Узкий и длинный зал был переполнен, я сидел на стуле в проходе, упираясь ногами, чтобы не сползти вперед. Но вдруг запела труба, и я обо всем забыл. Я не знаю, хорошо ли играли актеры, не знаю, какова была режиссура, не знаю, удачной ли оказалась инсценировка, - я ничего не знаю, потому что подобного спектакля я более не видел. Я видел лучше - и много лучше!
– но такого мне видеть более не привелось. Переполненный зал не пустел в антрактах: он подпевал трубе, играющей за кулисами, отбивал ритм и дышал таким единением со сценой, какого - повторяю - мне ощутить более не посчастливилось. А когда окончился спектакль, на сцену вышел Полевой, и зал поднялся, взорвавшись овацией. Не спектаклю, не актерам, нет - Настоящему Человеку, который, смущенно улыбаясь, стоял на сцене в мешковатом костюме без галстука…
– Откуда вы появились, тезка? Расскажите, как дошли до жизни такой…

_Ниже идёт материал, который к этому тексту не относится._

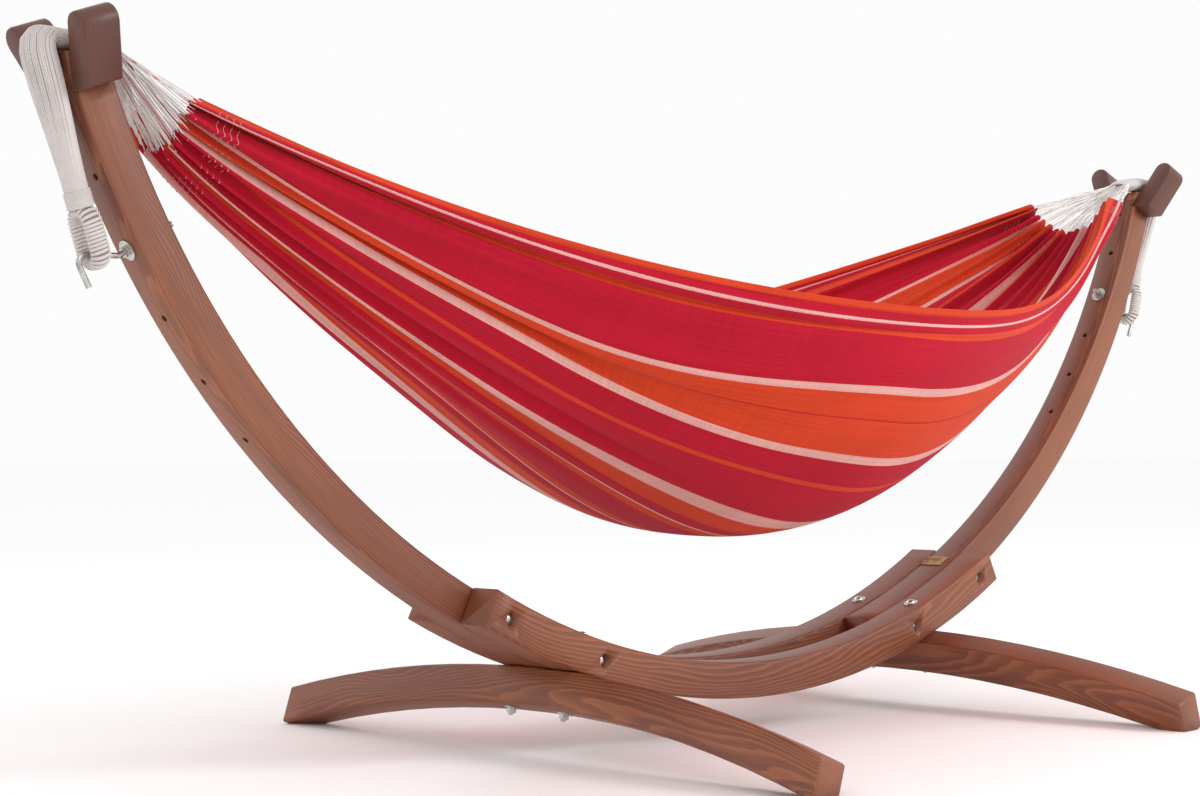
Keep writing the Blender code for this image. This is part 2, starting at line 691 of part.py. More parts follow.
def make_eye(side, mats):
    """The bound loop that hangs on the hook, a long ring across the stand."""
    down, _ = rope_line(side)
    bottom = eye_bottom(side) + down * EYE_HALF_THICK
    straight = EYE_LENGTH - 2 * (EYE_SPREAD + EYE_HALF_THICK)
    frame = flat_frame(side, bottom - down * (EYE_SPREAD + straight / 2), down)
    rings = []
    steps = 7
    for end in (1, -1):
        for step in range(steps + 1):
            a = math.pi * step / steps
            y = end * EYE_SPREAD * math.cos(a)
            z = end * (straight / 2 + EYE_SPREAD * math.sin(a))
            ahead = Vector((0, -end * math.sin(a), end * math.cos(a)))
            local = basis(Vector((0, y, z)), ahead, Vector((1, 0, 0)))
            rings.append(oval(frame @ local, EYE_HALF_WIDE, EYE_HALF_THICK, 10))
    name = side_name(side) + "_eye_loop"
    add_object(name, skinned(name, rings, closed=True), mats["rope"])


# ---- hammock ----
def ease(share, softness):
    """0 at the middle and 1 at the end, straight but for a soft turn at the middle."""
    low = math.sqrt(share * share + softness * softness) - softness
    return low / (math.sqrt(1 + softness * softness) - softness)


def bed_point(s, t):
    """A point of the cloth. s runs from -1 to 1 along X, and t from the -Y hem to the +Y hem."""
    end = -1 if s < 0 else 1
    share = abs(s)
    widths = (BED_NEAR_HALF_WIDTH, BED_FAR_HALF_WIDTH)
    middle_half = widths[0] if t < 0 else widths[1]
    end_half = BED_END_HALF_WIDTH[end]
    half = end_half + (middle_half - end_half) * (1 - ease(share, WIDTH_EASE))
    hem_drop = BED_NEAR_HEM_DROP if t < 0 else BED_FAR_HEM_DROP
    hem_rise = share * share if t < 0 else ease(share, FAR_HEM_EASE)
    hem = hem_drop + (BED_END_HEM_DROP[end] - hem_drop) * hem_rise
    bottom = BED_BOTTOM_DROP + (BED_END_BOTTOM_DROP - BED_BOTTOM_DROP) * ease(share, BOTTOM_EASE)
    bottom -= BED_END_LIFT * share ** BED_END_LIFT_POWER
    angle = t * math.pi / 2
    power = BED_SECTION_POWER
    axis = swing_point()
    z = axis.y - hem - (bottom - hem) * math.cos(angle) ** power
    y = half * abs(math.sin(angle)) ** power * (1 + BED_SECTION_BULGE * math.cos(angle))
    left_x = FAN_LENGTH[-1] - axis.x
    right_x = axis.x - FAN_LENGTH[1]
    x = left_x + (right_x - left_x) * (s + 1) / 2
    return Vector((x, math.copysign(y, t), z))


def sheet_object(name, rows, thickness, mat):
    """A thin closed shell through a grid of points, thickened by Solidify."""
    bm = bmesh.new()
    grid = [[bm.verts.new(p) for p in row] for row in rows]
    for low, high in zip(grid, grid[1:]):
        for i in range(len(low) - 1):
            bm.faces.new((low[i], low[i + 1], high[i + 1], high[i]))
    bmesh.ops.recalc_face_normals(bm, faces=bm.faces)
    mesh = bpy.data.meshes.new(name)
    bm.to_mesh(mesh)
    bm.free()
    mesh.shade_smooth()
    obj = add_object(name, mesh, mat)
    wall = obj.modifiers.new("wall", "SOLIDIFY")
    wall.thickness = thickness
    wall.offset = 0
    return obj


def section_shares(count):
    """t values from hem to hem, closer together at the hems."""
    return [math.sin(math.pi / 2 * (2 * i / count - 1)) for i in range(count + 1)]


def make_bed(mats):
    long_steps = 36
    rows = []
    for i in range(long_steps + 1):
        s = 2 * i / long_steps - 1
        rows.append([bed_point(s, t) for t in section_shares(14)])
    sheet_object("hammock_bed", rows, BED_THICK, mats["fabric"])


def make_string_fan(side, mats):
    """The strings between the saddle and the cloth, as one thin open trough."""
    root = swing_point()
    half_thick, half_wide = FAN_ROOT_HALF
    shares = section_shares(14)
    rows = []
    steps = 6
    for step in range(steps + 1):
        share = step / steps
        row = []
        for t in shares:
            angle = t * math.pi / 2
            narrow = Vector((side * (root.x - GAP - FAN_THICK / 2), half_wide * math.sin(angle),
                             root.y - half_thick * math.cos(angle) + half_thick / 2))
            wide = bed_point(side, t)
            wide.x += side * (FAN_GAP + (BED_THICK + FAN_THICK) / 2)
            row.append(narrow.lerp(wide, share))
        rows.append(row)
    name = side_name(side) + "_string_fan"
    sheet_object(name, rows, FAN_THICK, mats["rope"])


# ---- nameplate ----
def make_plate(mats):
    half = (PLATE_SIZE[0] / 2, PLATE_SIZE[1] / 2, PLATE_THICK / 2)
    bm = bmesh.new()
    bmesh.ops.create_cube(bm, size=1, matrix=Matrix.Diagonal((*[2 * h for h in half], 1)))
    spot = place(1, PLATE_ARC, -BEAM_DEPTH / 2 - 2 * GAP - PLATE_THICK / 2, PLATE_OFFSET)
    frame = basis(spot, -outward(1, PLATE_ARC), along(1, PLATE_ARC))
    add_object("blank_plate", finish_mesh(bm, "blank_plate", smooth=False), mats["plate"], frame)


def main():
    for obj in list(bpy.data.objects):
        bpy.data.objects.remove(obj)
    mats = make_materials()
    for row in (-1, 1):
        make_rail(row, mats)
    for side in (-1, 1):
        make_mast(side, mats)
        make_foot(side, mats)
        for row in (-1, 1):
            make_fork_block(side, row, mats)
        make_hook(side, mats)
        make_rope_tail(side, mats)
        make_whipping(side, mats)
        make_eye(side, mats)
        make_string_fan(side, mats)
    make_rail_fasteners(mats)
    make_foot_fasteners(mats)
    make_plate(mats)
    make_bed(mats)


main()
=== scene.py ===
"""Finish of the hammock on its curved wooden stand: wood, zinc, striped cloth and strings.

X runs from the left mast to the right mast, Y from the front rail to the rear rail, Z up.
The masts and rails follow one big circle in the XZ plane.
"""

import json
import math
import random

import bmesh
import bpy
import numpy as np
from mathutils import Euler, Matrix, Vector, noise


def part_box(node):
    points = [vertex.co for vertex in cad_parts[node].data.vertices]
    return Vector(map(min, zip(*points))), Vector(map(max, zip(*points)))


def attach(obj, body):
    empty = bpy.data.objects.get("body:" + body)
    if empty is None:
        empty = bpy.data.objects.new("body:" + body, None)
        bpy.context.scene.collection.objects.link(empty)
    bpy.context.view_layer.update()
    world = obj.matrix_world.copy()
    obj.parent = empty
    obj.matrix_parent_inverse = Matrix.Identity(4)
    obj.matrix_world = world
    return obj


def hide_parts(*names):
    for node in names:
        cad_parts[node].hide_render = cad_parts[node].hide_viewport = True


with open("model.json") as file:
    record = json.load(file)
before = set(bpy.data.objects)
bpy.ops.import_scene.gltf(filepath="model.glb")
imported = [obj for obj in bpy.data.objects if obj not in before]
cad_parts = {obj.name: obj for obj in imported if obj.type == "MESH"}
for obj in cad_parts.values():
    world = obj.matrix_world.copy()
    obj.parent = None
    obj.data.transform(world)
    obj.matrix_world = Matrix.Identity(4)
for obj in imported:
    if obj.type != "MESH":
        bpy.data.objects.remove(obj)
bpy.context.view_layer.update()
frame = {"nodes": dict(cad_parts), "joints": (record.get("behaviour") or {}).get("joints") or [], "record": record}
SIDES = {"left": -1, "right": 1}
ROWS = {"front": -1, "rear": 1}

# ---- the stand's geometry, metres ----
ARC_RADIUS = 1.308
BEAM = 0.058
CENTRE_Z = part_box("front_rail")[0].z + ARC_RADIUS + BEAM / 2
FOOT_ANGLE = math.radians(18.437)
FOOT_ARCH_RADIUS = 2.2
FORK_ANGLE = math.radians(69.12)
FORK_LEAN = math.radians(24.5)
HOOK_ANGLE = math.radians(60.03)
HOOK_ROD_R = 0.004
AXIS_Z = frame["joints"][0]["pos_m"][2]
AXIS_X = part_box("right_rope_tail")[0].x
TIP_ANGLE = math.radians(71.392)

# ---- the cloth as it hangs, metres ----
FLAT_WIDTH = 1.36
FLAT_LENGTH = 2.42
FAN_LENGTH = {-1: 0.0886, 1: 0.1746}
NEAR_HALF_WIDTH = 0.486
FAR_HALF_WIDTH = 0.535
NEAR_HEM_DROP = 0.316
FAR_HEM_DROP = 0.328
BOTTOM_DROP = 0.665
END_BOTTOM_DROP = 0.151
END_LIFT = 0.037
END_LIFT_POWER = 8
END_HALF_WIDTH = {-1: 0.066, 1: 0.095}
END_HEM_DROP = {-1: 0.061, 1: 0.045}
SECTION_POWER = 0.874
SECTION_BULGE = -0.171
WIDTH_EASE = 0.25
BOTTOM_EASE = 0.20
FAR_HEM_EASE = 0.40
CLOTH_THICK = 0.0016
LENGTH_STEPS = 148
WIDTH_STEPS = 300
LOBE_DEPTH = 0.0130
LOBE_REACH = 0.024
PLEAT_DEPTH = 0.0030

# Where the left end is drawn into deep folds: share of the width, half width, strength,
# and the s at which the fold opens out.
TUCKS = ((0.0385, 0.016, 0.62, 0.10), (0.185, 0.062, 0.84, -0.18))
# Where one gathered lobe ends and the next begins, as shares of the cloth's width.
LOBE_EDGES = {
    -1: (0, 0.035, 0.125, 0.205, 0.27, 0.335, 0.40, 0.465, 0.53, 0.60, 0.67, 0.75, 0.84, 0.95, 1),
    1: (0, 0.05, 0.13, 0.21, 0.29, 0.37, 0.44, 0.51, 0.58, 0.65, 0.73, 0.81, 0.89, 0.955, 1),
}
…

Многие любят расспрашивать - то ли утоляя собственное любопытство, то ли отдавая дань вежливости, - но я мало встречал людей, которые расспрашивали бы с такой искренней заинтересованностью. И я рассказывал Борису Николаевичу многое из того, что намеревался написать: он оказался первым слушателем туманных, очень сумбурных, еще непонятных и самому автору рассуждений о будущих романах «В списках не значился» и «Были и небыли». Нет, Борис Николаевич никогда ничего не оценивал в подобных беседах, ничего не советовал и ни от чего не предостерегал, но слушал с таким искренним интересом, что мне хотелось писать.
– Слушайте, старина, это поразительно, что вы рассказали. Кстати, венгры подарили мне бутылочку превосходного вина, и я думаю, что нам следует выпить по глотку. Закройте дверь, я достану рюмки.
Живая заинтересованность и благожелательность были основой характера Бориса Николае-вича. А ведь заинтересованность в судьбе ближнего и благожелательность к окружающим - это как раз то, чего так не хватает в нашем мире. То действенное добро, без которого трудно жить и трудно работать.
Конечно же редактор Борис Полевой не только хвалил - на полях рукописей, прочитанных им, пестрели вопросительные и восклицательные знаки, галочки и знаменитое «22!», которое я получал, кажется, чаще остальных авторов «Юности». Борис Николаевич первым обнаружил во мне «И. Зюйд-Вестова» и боролся с ним неустанно и сурово. И я стал строже писать, потому что на полях были эти «22!».